Start of Material provided

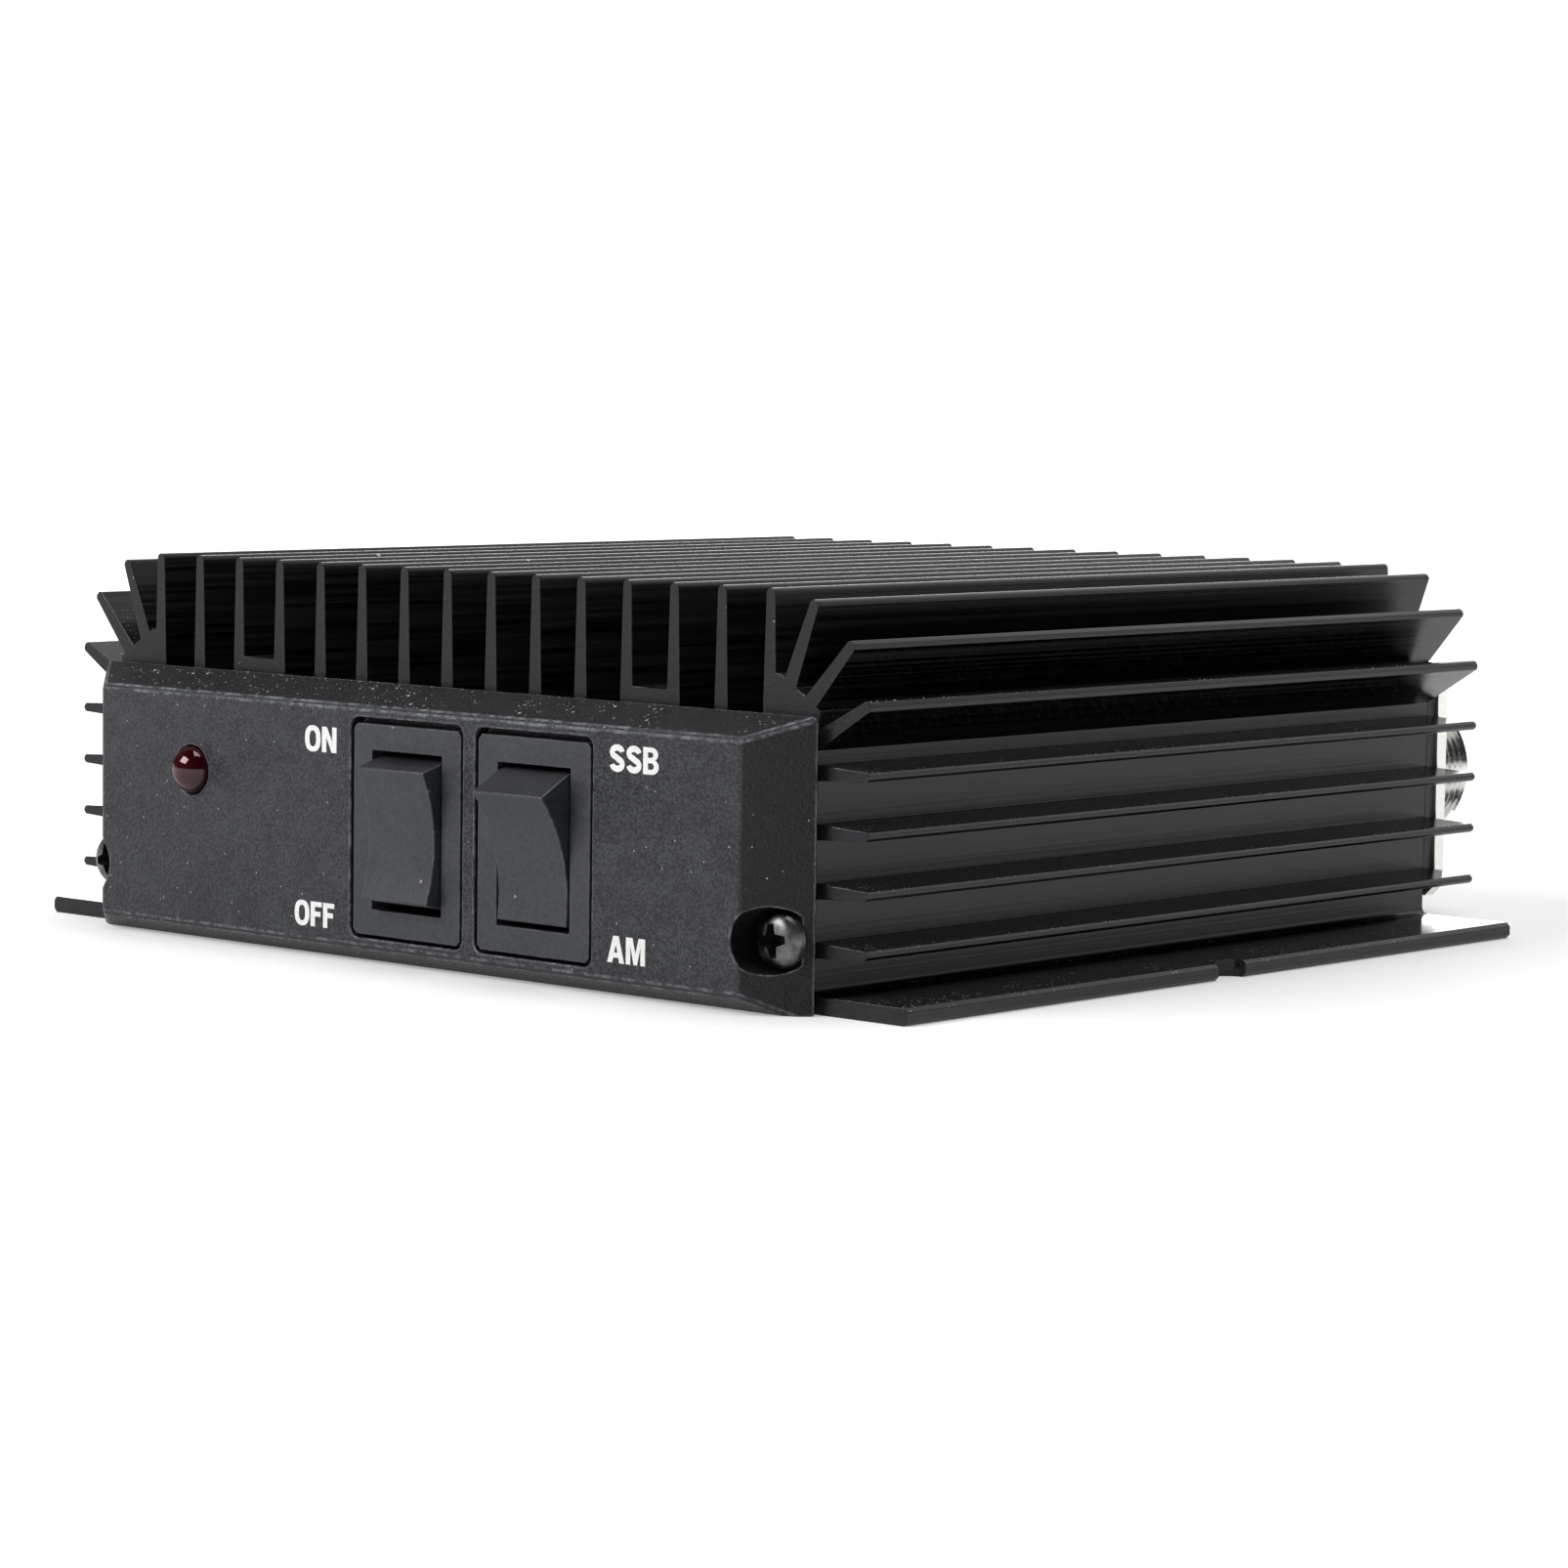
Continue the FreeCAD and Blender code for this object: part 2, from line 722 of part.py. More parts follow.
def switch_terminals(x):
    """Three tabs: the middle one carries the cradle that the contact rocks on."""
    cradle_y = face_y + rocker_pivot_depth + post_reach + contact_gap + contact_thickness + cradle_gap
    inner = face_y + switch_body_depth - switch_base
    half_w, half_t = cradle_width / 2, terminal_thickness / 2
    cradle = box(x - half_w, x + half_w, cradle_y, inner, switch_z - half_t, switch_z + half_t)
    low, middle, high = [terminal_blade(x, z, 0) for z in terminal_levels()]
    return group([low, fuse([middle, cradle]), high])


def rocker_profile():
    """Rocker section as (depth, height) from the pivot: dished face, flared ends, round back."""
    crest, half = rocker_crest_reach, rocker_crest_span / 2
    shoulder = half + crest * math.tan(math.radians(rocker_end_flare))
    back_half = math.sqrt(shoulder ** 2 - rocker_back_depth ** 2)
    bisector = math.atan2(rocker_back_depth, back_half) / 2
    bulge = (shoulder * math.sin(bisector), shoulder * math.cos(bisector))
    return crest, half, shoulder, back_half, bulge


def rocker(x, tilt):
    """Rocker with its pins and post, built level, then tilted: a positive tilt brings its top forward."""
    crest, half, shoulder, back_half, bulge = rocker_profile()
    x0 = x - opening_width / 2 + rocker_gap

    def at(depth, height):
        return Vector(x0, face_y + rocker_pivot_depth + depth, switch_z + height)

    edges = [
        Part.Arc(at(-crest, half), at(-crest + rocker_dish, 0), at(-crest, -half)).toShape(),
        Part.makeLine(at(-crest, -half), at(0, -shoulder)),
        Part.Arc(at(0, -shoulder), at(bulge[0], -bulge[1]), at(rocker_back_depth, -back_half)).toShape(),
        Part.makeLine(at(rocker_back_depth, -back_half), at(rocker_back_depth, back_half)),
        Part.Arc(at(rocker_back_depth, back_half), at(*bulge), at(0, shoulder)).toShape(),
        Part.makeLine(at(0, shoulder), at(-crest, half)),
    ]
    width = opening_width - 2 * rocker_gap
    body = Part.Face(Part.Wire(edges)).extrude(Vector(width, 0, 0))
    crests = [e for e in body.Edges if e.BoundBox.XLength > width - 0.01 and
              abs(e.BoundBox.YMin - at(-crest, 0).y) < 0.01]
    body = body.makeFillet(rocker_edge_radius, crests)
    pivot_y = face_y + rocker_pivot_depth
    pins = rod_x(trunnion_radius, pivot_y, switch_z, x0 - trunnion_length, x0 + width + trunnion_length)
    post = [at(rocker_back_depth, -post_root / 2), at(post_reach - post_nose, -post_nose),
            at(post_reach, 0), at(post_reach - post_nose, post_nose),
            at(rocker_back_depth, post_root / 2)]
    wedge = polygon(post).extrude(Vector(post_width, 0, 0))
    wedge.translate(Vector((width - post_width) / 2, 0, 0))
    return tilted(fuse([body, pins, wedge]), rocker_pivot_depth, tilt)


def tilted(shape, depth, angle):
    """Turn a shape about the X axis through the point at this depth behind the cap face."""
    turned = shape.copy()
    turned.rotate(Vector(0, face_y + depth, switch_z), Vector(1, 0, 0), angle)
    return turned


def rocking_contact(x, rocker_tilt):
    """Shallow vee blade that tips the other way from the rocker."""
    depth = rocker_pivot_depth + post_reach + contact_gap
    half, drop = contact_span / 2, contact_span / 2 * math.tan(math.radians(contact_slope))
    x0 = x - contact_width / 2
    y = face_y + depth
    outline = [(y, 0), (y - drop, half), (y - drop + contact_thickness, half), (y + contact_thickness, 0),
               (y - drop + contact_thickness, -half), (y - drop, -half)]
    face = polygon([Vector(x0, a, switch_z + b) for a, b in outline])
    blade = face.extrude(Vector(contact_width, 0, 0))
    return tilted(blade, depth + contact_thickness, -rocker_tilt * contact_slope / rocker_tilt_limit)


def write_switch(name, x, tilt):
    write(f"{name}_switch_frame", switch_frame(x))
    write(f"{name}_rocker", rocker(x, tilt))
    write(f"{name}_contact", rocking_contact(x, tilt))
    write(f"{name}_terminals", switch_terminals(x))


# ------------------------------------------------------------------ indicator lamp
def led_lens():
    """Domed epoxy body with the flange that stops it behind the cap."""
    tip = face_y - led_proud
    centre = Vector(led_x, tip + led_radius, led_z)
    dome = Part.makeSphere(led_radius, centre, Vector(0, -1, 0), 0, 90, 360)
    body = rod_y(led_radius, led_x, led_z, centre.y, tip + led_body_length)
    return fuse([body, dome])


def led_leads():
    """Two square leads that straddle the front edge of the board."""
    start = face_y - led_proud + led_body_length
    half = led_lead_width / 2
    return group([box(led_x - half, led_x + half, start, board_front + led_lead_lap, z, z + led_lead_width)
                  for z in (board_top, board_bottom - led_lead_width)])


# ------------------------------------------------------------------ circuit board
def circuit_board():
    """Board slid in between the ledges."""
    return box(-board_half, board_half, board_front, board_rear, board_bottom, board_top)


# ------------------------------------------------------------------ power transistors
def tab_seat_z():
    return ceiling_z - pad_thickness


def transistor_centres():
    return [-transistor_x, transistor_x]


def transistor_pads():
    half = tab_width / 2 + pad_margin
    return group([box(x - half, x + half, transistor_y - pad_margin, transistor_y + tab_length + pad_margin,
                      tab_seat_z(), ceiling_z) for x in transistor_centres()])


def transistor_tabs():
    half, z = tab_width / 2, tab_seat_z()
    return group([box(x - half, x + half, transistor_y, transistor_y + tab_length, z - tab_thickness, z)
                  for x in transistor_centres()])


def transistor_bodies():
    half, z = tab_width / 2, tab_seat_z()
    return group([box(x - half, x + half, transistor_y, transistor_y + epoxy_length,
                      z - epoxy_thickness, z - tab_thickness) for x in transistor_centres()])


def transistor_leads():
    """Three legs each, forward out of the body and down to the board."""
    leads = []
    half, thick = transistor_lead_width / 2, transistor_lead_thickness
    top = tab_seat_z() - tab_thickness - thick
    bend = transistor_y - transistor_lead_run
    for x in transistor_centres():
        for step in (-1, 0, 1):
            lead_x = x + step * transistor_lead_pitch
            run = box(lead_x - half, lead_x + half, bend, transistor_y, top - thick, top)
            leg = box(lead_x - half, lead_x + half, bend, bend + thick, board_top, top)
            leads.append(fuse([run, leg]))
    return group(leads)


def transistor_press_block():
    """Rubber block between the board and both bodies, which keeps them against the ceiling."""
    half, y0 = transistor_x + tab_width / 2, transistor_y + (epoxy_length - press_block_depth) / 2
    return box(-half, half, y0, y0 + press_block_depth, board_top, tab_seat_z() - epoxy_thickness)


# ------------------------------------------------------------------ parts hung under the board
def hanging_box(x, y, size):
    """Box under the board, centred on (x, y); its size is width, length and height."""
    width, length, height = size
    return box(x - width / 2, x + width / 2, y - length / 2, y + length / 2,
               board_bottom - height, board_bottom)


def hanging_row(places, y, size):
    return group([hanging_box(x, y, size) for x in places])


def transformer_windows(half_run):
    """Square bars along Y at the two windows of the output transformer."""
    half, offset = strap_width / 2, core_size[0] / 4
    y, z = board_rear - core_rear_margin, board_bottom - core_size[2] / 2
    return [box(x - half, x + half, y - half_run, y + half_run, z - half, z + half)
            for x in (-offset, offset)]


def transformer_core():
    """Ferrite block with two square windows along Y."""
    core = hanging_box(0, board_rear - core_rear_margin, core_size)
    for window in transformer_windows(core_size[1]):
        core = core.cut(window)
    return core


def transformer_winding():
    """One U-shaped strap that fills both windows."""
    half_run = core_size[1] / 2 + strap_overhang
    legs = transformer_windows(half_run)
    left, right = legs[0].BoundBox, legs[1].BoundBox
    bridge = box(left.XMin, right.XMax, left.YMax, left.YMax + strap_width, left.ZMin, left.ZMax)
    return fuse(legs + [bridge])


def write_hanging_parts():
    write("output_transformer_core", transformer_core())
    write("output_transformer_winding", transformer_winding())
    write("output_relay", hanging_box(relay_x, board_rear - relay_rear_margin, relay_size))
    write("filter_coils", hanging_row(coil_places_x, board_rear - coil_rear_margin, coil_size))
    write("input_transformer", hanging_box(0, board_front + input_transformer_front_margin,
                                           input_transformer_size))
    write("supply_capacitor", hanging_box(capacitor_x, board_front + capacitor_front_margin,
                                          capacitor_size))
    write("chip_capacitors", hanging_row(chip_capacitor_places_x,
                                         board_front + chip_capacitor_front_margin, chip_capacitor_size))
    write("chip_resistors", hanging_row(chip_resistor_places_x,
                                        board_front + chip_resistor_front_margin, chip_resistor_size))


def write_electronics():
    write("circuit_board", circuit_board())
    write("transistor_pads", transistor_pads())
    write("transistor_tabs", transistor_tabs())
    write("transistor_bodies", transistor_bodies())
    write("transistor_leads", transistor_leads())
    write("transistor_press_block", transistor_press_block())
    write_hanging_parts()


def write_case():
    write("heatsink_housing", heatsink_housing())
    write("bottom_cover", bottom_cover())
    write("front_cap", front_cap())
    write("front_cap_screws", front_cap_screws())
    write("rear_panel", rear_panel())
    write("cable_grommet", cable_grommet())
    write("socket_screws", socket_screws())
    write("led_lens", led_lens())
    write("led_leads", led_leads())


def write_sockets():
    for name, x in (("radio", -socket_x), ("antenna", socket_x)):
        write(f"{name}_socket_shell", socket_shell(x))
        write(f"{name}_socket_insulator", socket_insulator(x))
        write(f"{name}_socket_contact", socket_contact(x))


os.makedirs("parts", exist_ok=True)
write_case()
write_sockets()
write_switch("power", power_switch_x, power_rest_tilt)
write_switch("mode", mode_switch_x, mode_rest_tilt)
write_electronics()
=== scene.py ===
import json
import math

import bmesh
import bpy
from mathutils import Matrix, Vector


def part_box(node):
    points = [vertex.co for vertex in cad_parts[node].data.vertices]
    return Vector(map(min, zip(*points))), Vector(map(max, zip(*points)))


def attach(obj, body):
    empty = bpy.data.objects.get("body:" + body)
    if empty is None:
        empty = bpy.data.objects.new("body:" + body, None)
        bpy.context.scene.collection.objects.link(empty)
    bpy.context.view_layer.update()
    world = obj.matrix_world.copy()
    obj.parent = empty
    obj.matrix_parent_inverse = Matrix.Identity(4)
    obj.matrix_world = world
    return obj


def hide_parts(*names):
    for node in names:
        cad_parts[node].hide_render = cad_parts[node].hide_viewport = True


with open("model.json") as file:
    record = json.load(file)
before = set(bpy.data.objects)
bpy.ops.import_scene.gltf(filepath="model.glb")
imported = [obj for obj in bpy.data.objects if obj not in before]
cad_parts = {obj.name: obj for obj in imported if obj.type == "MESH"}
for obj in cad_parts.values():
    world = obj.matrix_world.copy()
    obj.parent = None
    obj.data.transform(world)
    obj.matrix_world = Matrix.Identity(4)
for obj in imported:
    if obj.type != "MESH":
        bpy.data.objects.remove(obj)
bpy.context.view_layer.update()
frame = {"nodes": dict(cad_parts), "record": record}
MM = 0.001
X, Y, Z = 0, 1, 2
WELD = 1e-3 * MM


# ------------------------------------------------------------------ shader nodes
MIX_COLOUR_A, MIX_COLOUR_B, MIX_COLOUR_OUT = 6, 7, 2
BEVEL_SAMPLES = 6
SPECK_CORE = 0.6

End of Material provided

* [Instructions for the task]
Reprint the data above from the opening line to the line holding "x0 = x - opening_width / 2 + rocker_gap", inclusive, and nothing else.

* [Task result]
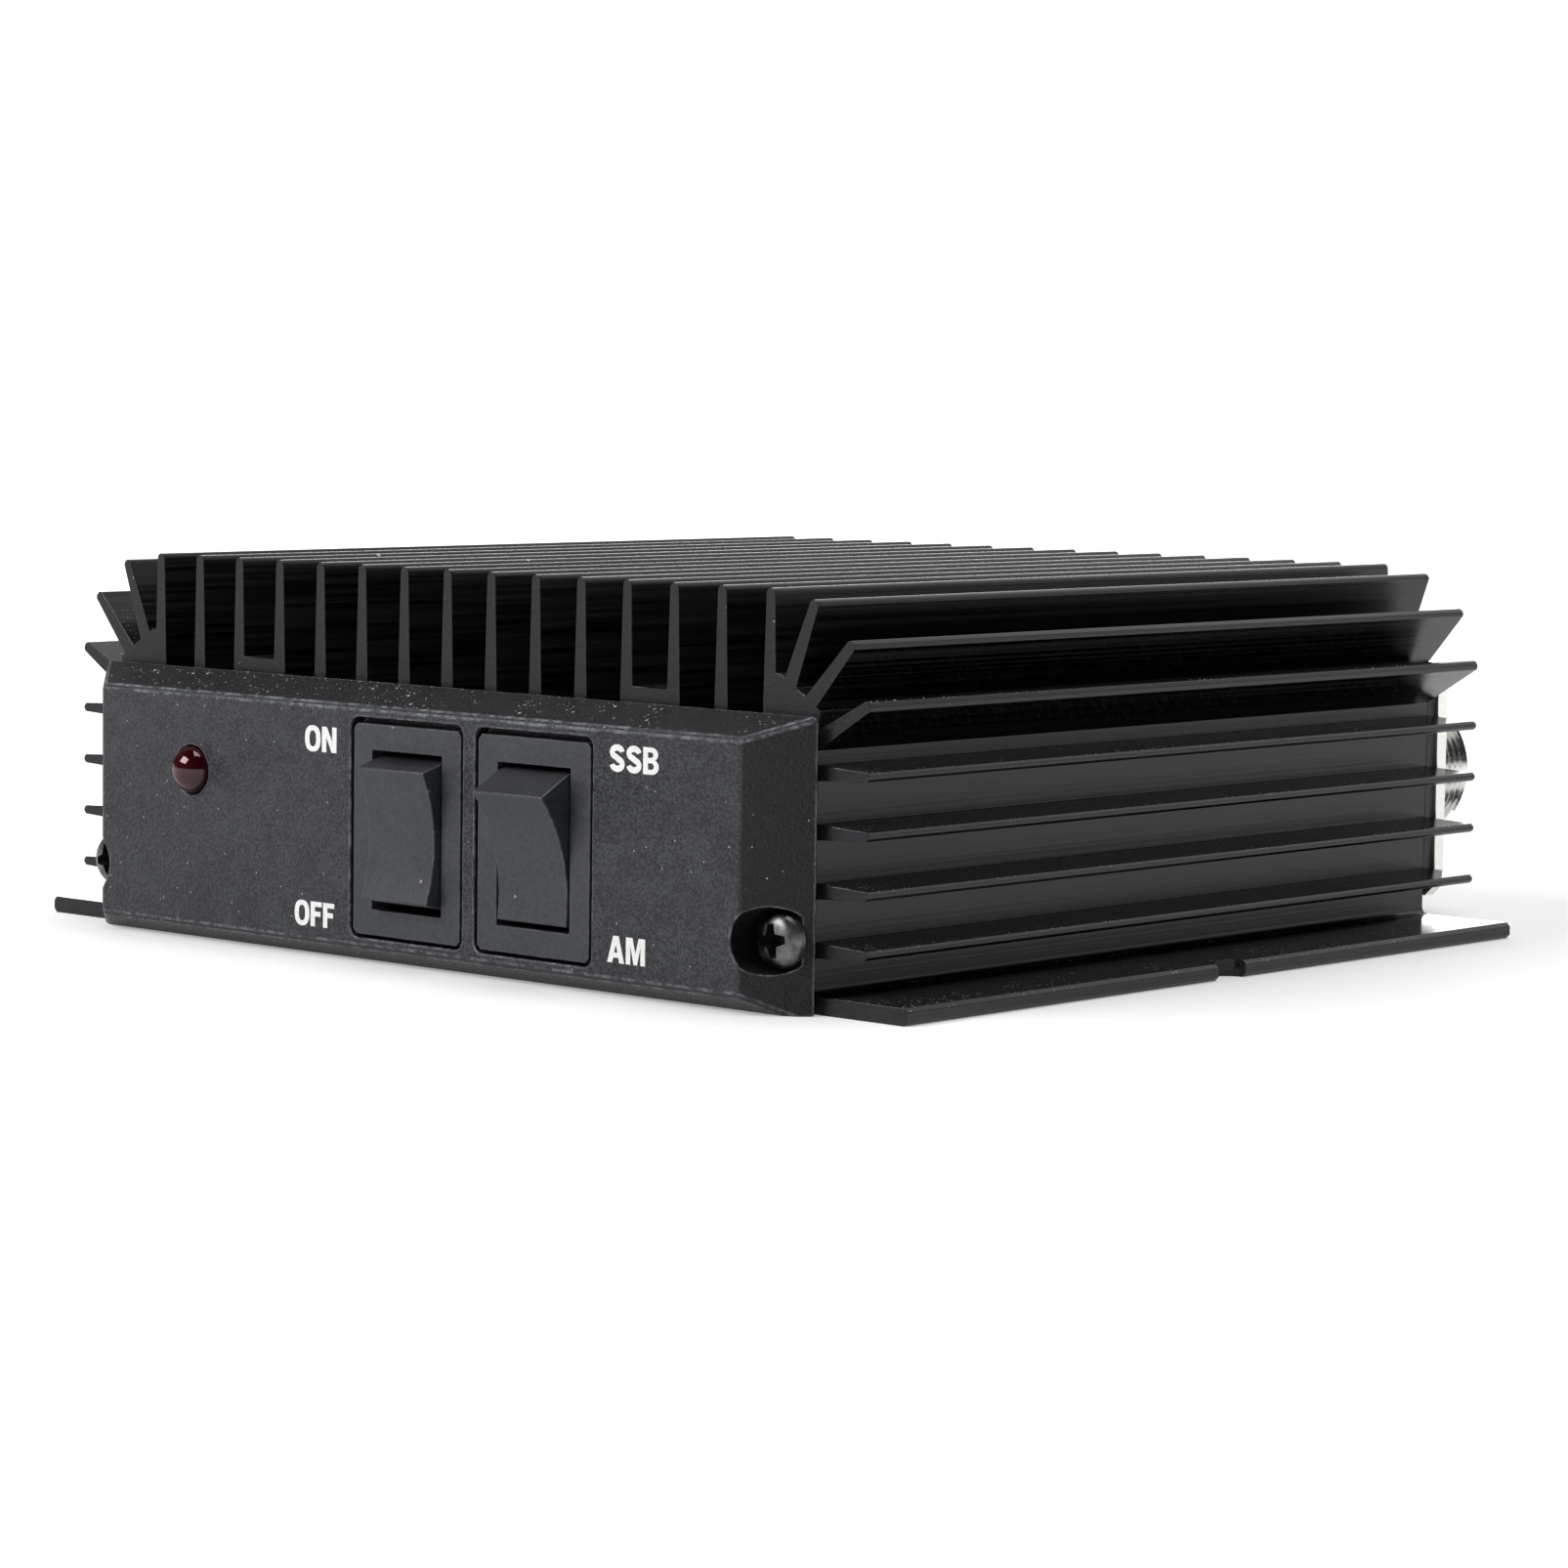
Continue the FreeCAD and Blender code for this object: part 2, from line 722 of part.py. More parts follow.
def switch_terminals(x):
    """Three tabs: the middle one carries the cradle that the contact rocks on."""
    cradle_y = face_y + rocker_pivot_depth + post_reach + contact_gap + contact_thickness + cradle_gap
    inner = face_y + switch_body_depth - switch_base
    half_w, half_t = cradle_width / 2, terminal_thickness / 2
    cradle = box(x - half_w, x + half_w, cradle_y, inner, switch_z - half_t, switch_z + half_t)
    low, middle, high = [terminal_blade(x, z, 0) for z in terminal_levels()]
    return group([low, fuse([middle, cradle]), high])


def rocker_profile():
    """Rocker section as (depth, height) from the pivot: dished face, flared ends, round back."""
    crest, half = rocker_crest_reach, rocker_crest_span / 2
    shoulder = half + crest * math.tan(math.radians(rocker_end_flare))
    back_half = math.sqrt(shoulder ** 2 - rocker_back_depth ** 2)
    bisector = math.atan2(rocker_back_depth, back_half) / 2
    bulge = (shoulder * math.sin(bisector), shoulder * math.cos(bisector))
    return crest, half, shoulder, back_half, bulge


def rocker(x, tilt):
    """Rocker with its pins and post, built level, then tilted: a positive tilt brings its top forward."""
    crest, half, shoulder, back_half, bulge = rocker_profile()
    x0 = x - opening_width / 2 + rocker_gap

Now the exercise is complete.